Recorded 1 June 1943
26

S
CHAUFFEL:
I’ll tell you about us now.

N
OWROTH:
Who was the Commander?

S
CHAUFFEL:
[Karl-Ernst] Schroeter [U-752], who has the Knight’s Cross. Aircraft forced one boat to submerge.

N
OWROTH:
Was that in daylight?

S
CHAUFFEL:
It was at night. We never saw anything, the whole time. We’d already been at sea for five weeks. Afterwards [a message] arrived from a U-boat, I don’t know which one. Forced to submerge … bearing so-and-so. “The enemy is making off in such-and-such a direction.” ‘We’ll see,” said the Commander, “I don’t believe it, but we can set off now and be there early tomorrow morning.” … At eight o’clock in the morning aircraft forced us to submerge and we remained submerged until eleven.

N
OWROTH:
At what latitude was that, roughly?

S
CHAUFFEL:
It must have been around fifty degrees.

N
OWROTH:
And the longitude?

S
CHAUFFEL:
Roughly forty degrees.
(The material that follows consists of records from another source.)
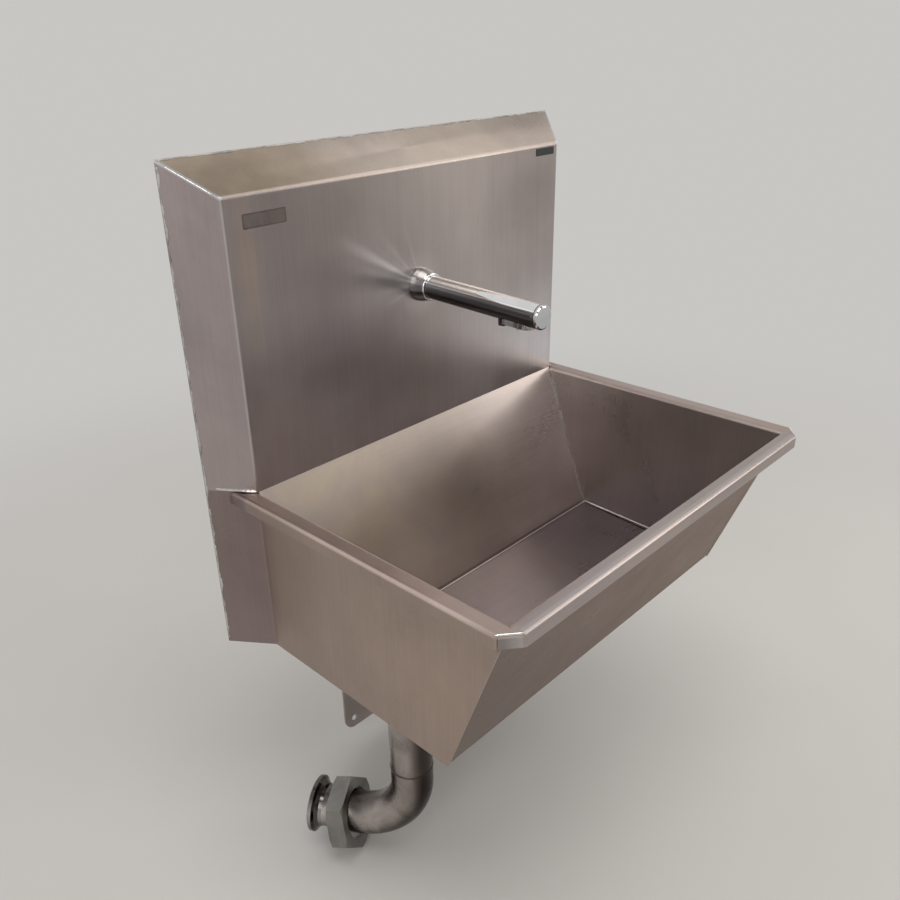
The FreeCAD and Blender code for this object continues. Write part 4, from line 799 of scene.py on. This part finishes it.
FINISHES = {
    # Sheet metal.
    "splash_box": splash_steel, "bowl_trough": trough_steel,
    "bowl_side_left": side_steel, "bowl_side_right": side_steel,
    "rim_corner_left": corner_steel, "rim_corner_right": corner_steel,
    "lower_wall_plate": plate_steel, "wall_hanger": plate_steel, "hanging_tongue": plate_steel,
    # Waste.
    "waste_flange": strainer_steel, "waste_strainer": strainer_steel,
    "waste_tail_tube": tube_steel, "waste_elbow": elbow_steel,
    "union_liner": liner_steel, "union_nut": nut_steel,
    # Spout.
    "spout_collar": collar_chrome, "spout_tube": tube_chrome, "spout_end_cap": cap_chrome,
    "sensor_housing": housing_chrome, "sensor_window": sensor_glass, "aerator": aerator_chrome,
    "spout_water_tube": pale_plastic, "spout_shank": brass, "shank_washer": rubber,
    "shank_backnut": brass,
    # Water supply.
    "supply_elbow": brass, "upper_compression_nut": brass, "supply_tube": chrome,
    "pipe_clip": pale_plastic, "lower_compression_nut": brass, "solenoid_body": brass,
    "solenoid_coil": black_plastic, "solenoid_core": strainer_steel, "solenoid_seat": rubber,
    "isolating_valve": brass, "isolating_ball": chrome, "isolating_lever": black_plastic,
    "inlet_filter": pale_plastic,
    # Sensor's control box.
    "control_box": pale_plastic, "control_box_lid": pale_plastic, "cable_gland": black_plastic,
    "battery_pack": black_plastic, "circuit_board": board_green,
}
for node_name, finish in FINISHES.items():
    mesh = NODES[node_name].data
    mesh.materials.clear()
    mesh.materials.append(finish)

# ------------------------------------------------- helpers for new pieces


def piece(name, mesh, finish, body="sink_body", smooth=True):
    made = bpy.data.objects.new(name, mesh)
    bpy.context.scene.collection.objects.link(made)
    mesh.materials.clear()
    mesh.materials.append(finish)
    for face in mesh.polygons:
        face.use_smooth = smooth
    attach(made, body)
    return made


def mesh_of(name, work):
    bmesh.ops.recalc_face_normals(work, faces=work.faces)
    mesh = bpy.data.meshes.new(name)
    work.to_mesh(mesh)
    work.free()
    return mesh


def skin_rows(name, work, rows, closed=False):
    """Mesh of the skin over rows of vertices, each row one outline; its ends are capped or meet."""
    pairs = list(zip(rows, rows[1:])) + ([(rows[-1], rows[0])] if closed else [])
    for first, second in pairs:
        for turn in range(len(first)):
            follow = (turn + 1) % len(first)
            work.faces.new((first[turn], first[follow], second[follow], second[turn]))
    if not closed:
        work.faces.new(rows[0])
        work.faces.new(rows[-1])
    return mesh_of(name, work)


BEAD_SIDES = 8
ROWS_PER_RIPPLE = 4
RIPPLE_SHARE = 0.10
UNEVEN_SHARE = 0.08
UNEVEN_SCALE = 400.0
TAPER_FROM = 0.35
TAPER_RATE = 6.0


def weld_bead(name, path, width, height, outward, ripple, finish,
              closed=False):
    """A laid weld: a low crowned strip of ripples that follows path, half sunk in the metal.

    outward is the way the weld faces, or a function that gives it for a point of the path.
    """
    points = [Vector(p) for p in path]
    ends = points + ([points[0]] if closed else [])
    lengths = [0.0]
    for first, second in zip(ends, ends[1:]):
        lengths.append(lengths[-1] + (second - first).length)
    total = lengths[-1]
    steps = max(8, int(total / (ripple / ROWS_PER_RIPPLE)))
    work = bmesh.new()
    rows = []
    for index in range(steps if closed else steps + 1):
        along = total * index / steps
        leg = max(i for i in range(len(lengths)) if lengths[i] <= along + 1e-12)
        leg = min(leg, len(ends) - 2)
        run = ends[leg + 1] - ends[leg]
        centre = ends[leg] + run * ((along - lengths[leg]) / run.length)
        up = (outward(centre) if callable(outward) else Vector(outward)).normalized()
        side = run.normalized().cross(up).normalized()
        wave = (1.0 + RIPPLE_SHARE * abs(math.sin(math.pi * along / ripple))
                + UNEVEN_SHARE * noise.noise(centre * UNEVEN_SCALE))
        from_end = min(index, steps - index) / steps
        size = wave if closed else wave * min(1.0, TAPER_FROM + TAPER_RATE * from_end)
        row = []
        for turn in range(BEAD_SIDES):
            angle = 2.0 * math.pi * turn / BEAD_SIDES
            row.append(work.verts.new(centre + side * (math.cos(angle) * width * 0.5 * size)
                                      + up * (math.sin(angle) * height * size)))
        rows.append(row)
    return piece(name, skin_rows(name, work, rows, closed), finish)


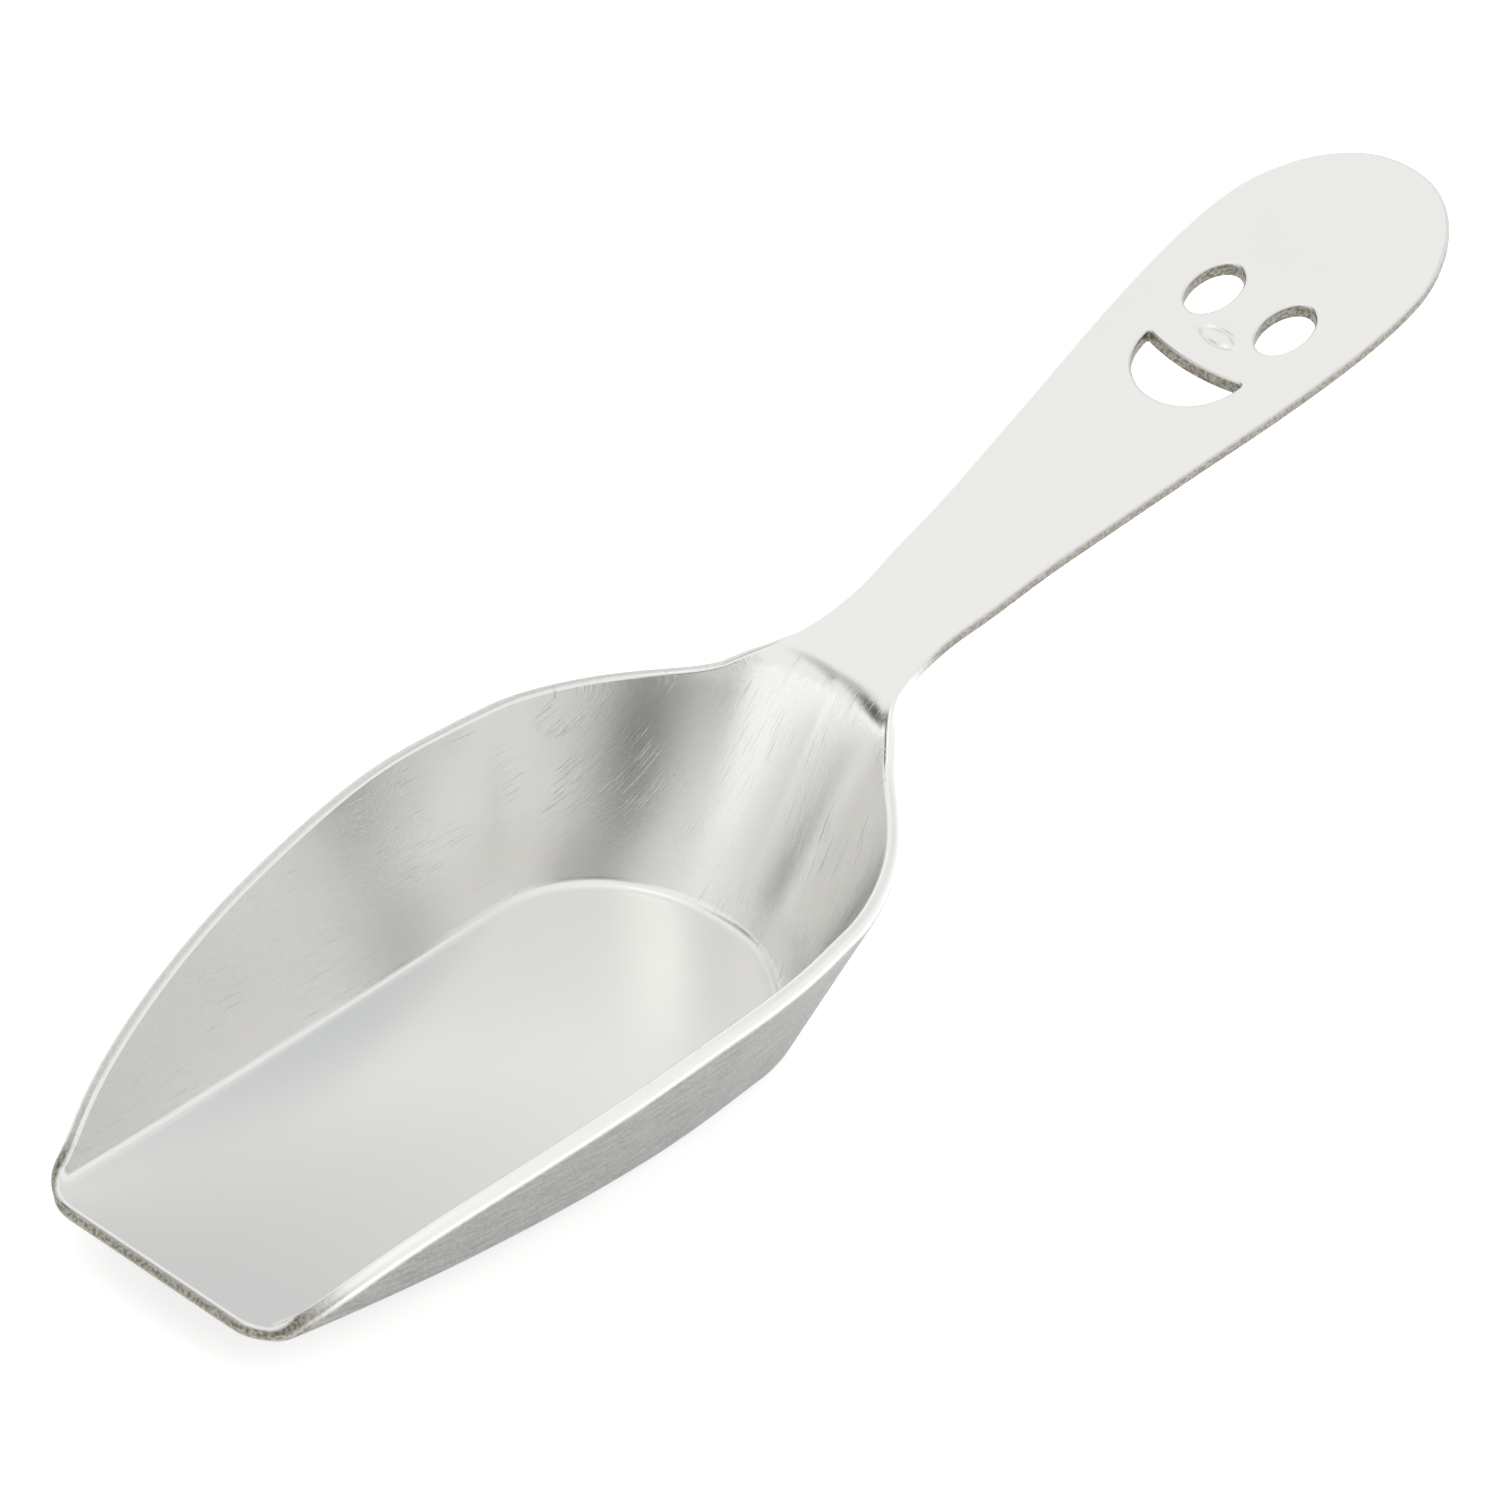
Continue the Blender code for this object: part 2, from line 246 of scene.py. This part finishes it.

We surfaced at eleven. I was on watch.… When suddenly an aircraft approached on the port side. We didn’t stand a chance.… He started dropping his bombs.… I went to the machine gun and started firing, but it was too late. It [the plane] was flying at forty meters—just imagine it. I don’t know where their eyes were. So we had to submerge. We did so … and surfaced
again.… We should have shot the aircraft down.… Two rounds of ammunition misfired. It was impossible to give any sustained fire and then suddenly there was [a] fighter [aircraft] there and he swept our bridge clear … everybody killed. I was sitting right in the center. The aircraft fired to the right and to the left of me, but I wasn’t hit.